William Logan called A Village Life (2009), Glück’s twelfth book, “a subversive departure for a poet used to meaning more than she can say.” The book is a marked formal departure for Glück, relying on long lines to achieve novelistic or short-story effects. Logan saw A Village Life as a latter-day Spoon River Anthology in its use of “the village as a convenient lens to examine the lives within, which counterpoint the memories of her [Glück’s] life without.” Dana Goodyear, reviewing the book for the Los Angeles Times found A Village Life “electrifying,” even as it presumed to tell its “polite” story of a “dying agriculture community, probably in Italy, probably some time between the 1950s and today.” For Goodyear, the collection demonstrated how “Glück is a master, finely calibrating the shocks and their intervals… Glück camouflages herself in language so plain it’s almost banal; then she shows her teeth.” Goodyear added: “Ordinariness is part of the risk of these poems; in them, Glück hazards, and dodges, sentimentality. The near miss makes us shiver.”

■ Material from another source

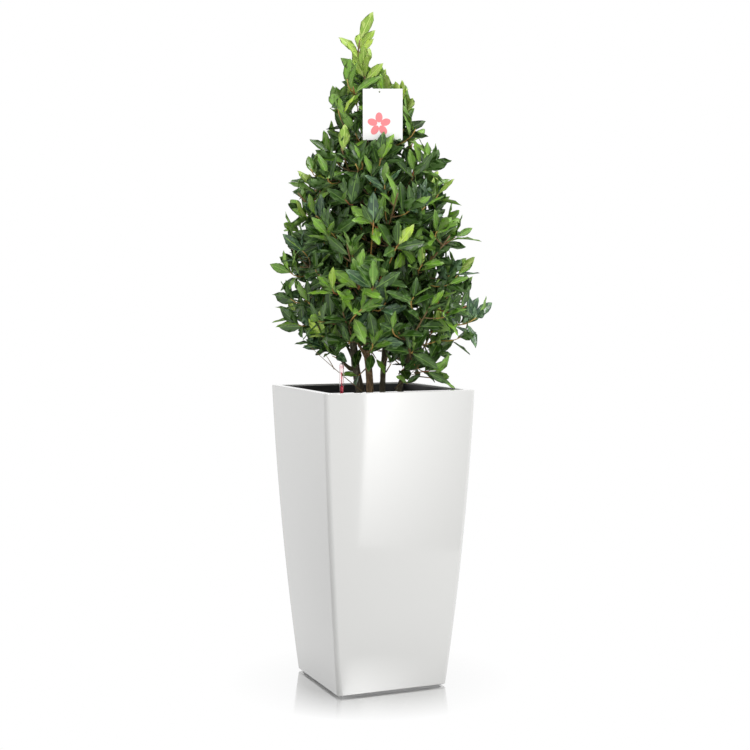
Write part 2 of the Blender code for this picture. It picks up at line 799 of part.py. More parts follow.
def is_one_body(mesh):
    """Whether every edge joins two faces and all faces hang together."""
    form = bmesh.new()
    form.from_mesh(mesh)
    closed = all(len(edge.link_faces) == 2 for edge in form.edges)
    form.faces.ensure_lookup_table()
    seen = {form.faces[0]}
    front = [form.faces[0]]
    while front:
        for edge in front.pop().edges:
            for face in edge.link_faces:
                if face not in seen:
                    seen.add(face)
                    front.append(face)
    whole = len(seen) == len(form.faces)
    form.free()
    return closed and whole


def join_all(host, kept):
    """Fuses the collection's twigs and leaves to the host, and says whether that made one closed body."""
    join = host.modifiers.new("join", "BOOLEAN")
    join.operation = "UNION"
    join.operand_type = "COLLECTION"
    join.collection = kept
    for solver in ("EXACT", "MANIFOLD"):
        join.solver = solver
        mesh = evaluated_mesh(host)
        if is_one_body(mesh):
            host.modifiers.clear()
            host.data = mesh
            return True
        bpy.data.meshes.remove(mesh)
    return False


def make_mass(key, space, carrier, growth, parts, material):
    """Grows the mass anew, with fewer leaves each time, until its pieces fuse to one body."""
    for attempt in range(5):
        rng = random.Random(f"mass {key} {attempt}")
        shoots, leaves = growth
        host = grow_mass(key, space, carrier, shoots, leaves - 2 * attempt, rng, parts, material)
        if host:
            return host
    raise RuntimeError(f"the mass {key} doesn't fuse")


def grow_mass(key, space, carrier, most_shoots, most_leaves, rng, parts, material):
    kept = bpy.data.collections.new("mass_pieces")
    bpy.context.scene.collection.children.link(kept)
    trunk = main_twig(space, carrier)
    form = twig_form(trunk, (TWIG_RADIUS, TWIG_RADIUS, SHOOT_RADIUS, SHOOT_TIP_RADIUS))
    host = place("mass_" + key, to_mesh("mass_" + key, form), parts, material)
    lines = [trunk]
    for line in shoot_lines(space, trunk, rng):
        if len(lines) > most_shoots:
            break
        form = twig_form(line, (SHOOT_RADIUS, SHOOT_RADIUS, SHOOT_TIP_RADIUS))
        if space.takes(form, from_carrier=True):
            place("twig", to_mesh("twig", form), kept)
            lines.append(line)
    places = [leaf_place for line in lines for leaf_place in leaf_places(line, rng)]
    spread_leaves(places, space, most_leaves, kept)
    fused = join_all(host, kept)
    for obj in list(kept.objects):
        bpy.data.objects.remove(obj, do_unlink=True)
    bpy.data.collections.remove(kept)
    if not fused:
        bpy.data.objects.remove(host, do_unlink=True)
        return None
    return host


def leaf_ways(leaf_place):
    """The leaf as it would stand, then smaller or turned ones in its place."""
    root, way, side, spread, full_length = leaf_place
    for size, turn, tilt in LEAF_TRIES:
        turned_side = Matrix.Rotation(math.radians(turn), 3, way) @ side
        angle = spread + math.radians(tilt)
        along = (way * math.cos(angle) + turned_side * math.sin(angle)).normalized()
        facing = way + Vector((0, 0, 0.4))
        facing = (facing - along * facing.dot(along)).normalized()
        yield root, along, facing, full_length * size


def spread_leaves(places, space, count, kept):
    """Adds leaves one by one, each in the place that lies farthest from the leaves already there."""
    chosen = []
    trees = []
    free = [list(leaf_ways(leaf_place)) for leaf_place in places]
    while free and len(chosen) < count:
        nearness = []
        for ways in free:
            root, along, _, length = ways[0]
            middle = root + along * length * 0.5
            nearness.append(min([(middle - other).length for other in chosen], default=1.0))
        ways = free.pop(nearness.index(max(nearness)))
        for root, along, facing, length in ways:
            if add_leaf(root, along, facing, length, space, trees, kept):
                chosen.append(root + along * length * 0.5)
                break


def add_leaf(root, along, facing, length, space, trees, kept):
    """Adds the leaf if it stays in the mass's space and clear of the leaves beside it."""
    width = LEAF_WIDTH * length / LEAF_LENGTH
    form = leaf_form(root, along, facing, length, width)
    free = leaf_form(root, along, facing, length, width, root_trim=BURIED_ROOT)
    tree = BVHTree.FromBMesh(free)
    free.free()
    if space.takes(form) and not any(tree.overlap(other) for other in trees):
        trees.append(tree)
        place("leaf", to_mesh("leaf", form), kept)
        return True
    form.free()
    return False


class Guard:
    """A small piece that leaves and twigs keep clear of."""

    def __init__(self, obj):
        mesh = evaluated_mesh(obj)
        mesh.transform(obj.matrix_world)
        self.padded = tree_of(mesh, CLEARANCE)
        bpy.data.meshes.remove(mesh)


def main():
    clear_scene()
    parts = make_collection("potted_bay_laurel")
    cutters = make_collection("cutters")
    white = make_material("white gloss lacquer", "#eef0f1", 0.12)
    dark = make_material("dark grey plastic", "#2b2d2f", 0.5)
    mix = make_material("potting mix", "#2e2622", 0.95)
    clear = make_material("clear plastic", "#f4f6f6", 0.08, transmission=0.9)
    red = make_material("red plastic", "#c4202a", 0.35)
    paper = make_material("white card", "#f7f6f4", 0.6)
    thread = make_material("white thread", "#e6e4e0", 0.7)
    bark = make_material("grey-brown bark", "#5a5142", 0.85)
    wood = make_material("olive-brown bark", "#5d5a38", 0.8)
    foliage = make_material("bay leaf", "#3f6a2c", 0.4)
    make_shell(parts, cutters, white)
    make_foot(parts, dark)
    make_insert(parts, cutters, dark)
    make_soil(parts, mix)
    make_gauge(parts, clear, red)
    stems = {name: make_stem(name, parts, bark) for name in STEMS}
    middles, growth = mass_middles()
    carriers = make_boughs(stems, middles, parts, wood)
    card = make_card(parts, cutters, paper)
    tie = make_tie(stems["stem_leader"], parts, thread)
    tube = bpy.data.objects["gauge_tube"]
    limbs = list(stems.values()) + [c for c in carriers.values() if c not in stems.values()]
    guards = [Guard(card), Guard(tie), Guard(tube)]
    for key in middles:
        space = Space(key, middles, limbs + guards, carriers[key])
        make_mass(key, space, carriers[key], growth[key], parts, foliage)


if __name__ == "__main__":
    main()
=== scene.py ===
"""A bay laurel grown as a loose pyramid, in a tall lacquered planter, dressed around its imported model.

Metres, +Z up, the planter's front faces -Y. The plant stands a little turned in its planter, so its own
directions are across, back and up, as seen from the front of the plant.
"""

import math
import random
from contextlib import contextmanager
from itertools import product

import bmesh
import bpy
import numpy as np
from bpy.props import FloatProperty, FloatVectorProperty, IntProperty, PointerProperty
from mathutils import Matrix, Vector
from mathutils.bvhtree import BVHTree


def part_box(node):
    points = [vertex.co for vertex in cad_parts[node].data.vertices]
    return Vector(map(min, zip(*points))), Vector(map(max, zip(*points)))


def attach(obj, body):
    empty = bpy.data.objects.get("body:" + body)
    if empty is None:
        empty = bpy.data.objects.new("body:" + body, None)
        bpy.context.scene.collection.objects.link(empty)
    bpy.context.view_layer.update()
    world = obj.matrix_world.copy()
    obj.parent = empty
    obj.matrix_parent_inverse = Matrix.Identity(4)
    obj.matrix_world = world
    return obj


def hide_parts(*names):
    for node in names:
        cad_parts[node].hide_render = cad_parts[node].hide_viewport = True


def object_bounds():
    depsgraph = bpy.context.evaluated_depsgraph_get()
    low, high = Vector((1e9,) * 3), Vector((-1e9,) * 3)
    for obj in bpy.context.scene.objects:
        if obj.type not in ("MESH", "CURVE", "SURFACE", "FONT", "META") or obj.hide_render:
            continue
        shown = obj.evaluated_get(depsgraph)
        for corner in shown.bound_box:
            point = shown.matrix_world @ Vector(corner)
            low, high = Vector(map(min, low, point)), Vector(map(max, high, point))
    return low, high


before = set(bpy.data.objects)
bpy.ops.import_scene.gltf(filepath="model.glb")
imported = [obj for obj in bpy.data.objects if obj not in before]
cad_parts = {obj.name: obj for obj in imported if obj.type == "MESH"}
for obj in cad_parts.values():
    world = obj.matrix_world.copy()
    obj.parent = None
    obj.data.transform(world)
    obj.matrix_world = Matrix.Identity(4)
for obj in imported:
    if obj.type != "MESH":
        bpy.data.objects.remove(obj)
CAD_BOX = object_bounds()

bl_info = {
    "name": "Potted bay laurel",
    "version": (1, 0, 0),
    "blender": (4, 5, 0),
    "location": "View3D > Sidebar > Bay laurel",
    "description": "Dresses a bay laurel pyramid and its tall lacquered planter, piece by piece",
    "category": "Object",
}

# Planter
PLANTER_HEIGHT = 0.750
PLANTER_TOP = 0.400
PLANTER_BOTTOM = 0.293
SIDE_BULGE = 0.0065
CORNER_RADIUS = 0.012
RIM_EDGE = 0.0025
LIP_EDGE = 0.0012
RIM_OPENING = 0.348
LEDGE_WIDTH = 0.004
LEDGE_DEPTH = 0.008
RIM_DEPTH = 0.015
WALL = 0.005
FOOT_HEIGHT = 0.008
SKIRT_HEIGHT = 0.0045
FOOT_HALF = 0.1375
SIDE_LEVELS = 24
CORNER_SEGMENTS = 8
EDGE_SEGMENTS = 4
SMOOTH_ANGLE = math.radians(40)
SAME_PLACE = 1e-5
EDGE_SLACK = 1e-4
WELD = 1e-6

# Potting mix: its top is heaved by swells of two sizes, each with its depth, short of the insert's wall. Its
# palest crumbs are a few times as bright as the rest.
SOIL_LEVEL = 0.705
SOIL_DEPTH = 0.030
SOIL_TAPER = 0.97
MIX_GRID = 56
MIX_EDGE = 0.004
MIX_SWELLS = (("mounds", 0.05, 0.006), ("crumbs", 0.007, 0.003))
PALE_CRUMBS = 2.2

# Bark chips: their length, their width and height as shares of it, how far they tilt, how uneven they are,
# how far they stay from the insert's wall, and how far they fall onto the mix
CHIP_COUNT = 520
CHIP_SIZE = (0.004, 0.011)
CHIP_WIDTH = (0.4, 0.8)
CHIP_HEIGHT = (0.25, 0.5)
CHIP_TILT = 0.5
CHIP_UNEVENNESS = 0.12
CHIPS_FROM_WALL = 0.014
CHIPS_FALL = 0.05

# Water gauge
GAUGE_PLACE = (-0.140, -0.155)
GAUGE_TOP = 0.820
GAUGE_RADIUS = 0.0055
GAUGE_WALL = 0.0009
FLOAT_TOP = 0.765
INDICATOR_TOP = 0.798
INDICATOR_RADIUS = 0.0011
FLOAT_GAP = 0.0006
FLOAT_SHOULDER = 0.002
GAUGE_MARKS = (0.8125, 0.8085)
MARK_HALF = 0.0004
MARK_PROUD = 0.00025
TURNING_STEPS = 24
DOME_STEPS = 5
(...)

In 2003 Glück was named the twelfth Poet Laureate Consultant in Poetry by the Library of Congress. That same year, she was named the judge for the Yale Series of Younger Poets. Her book of essays Proofs and Theories (1994) was awarded the PEN/Martha Albrand Award for Nonfiction. In addition to the Pulitzer and Bollingen Prizes, she has received many awards and honors for her work, including the Lannan Literary Award for Poetry, a Sara Teasdale Memorial Prize, the MIT Anniversary Medal and fellowships from the Guggenheim and Rockefeller Foundations, and from the National Endowment for the Arts. In 2008, she was awarded the Wallace Stevens Award.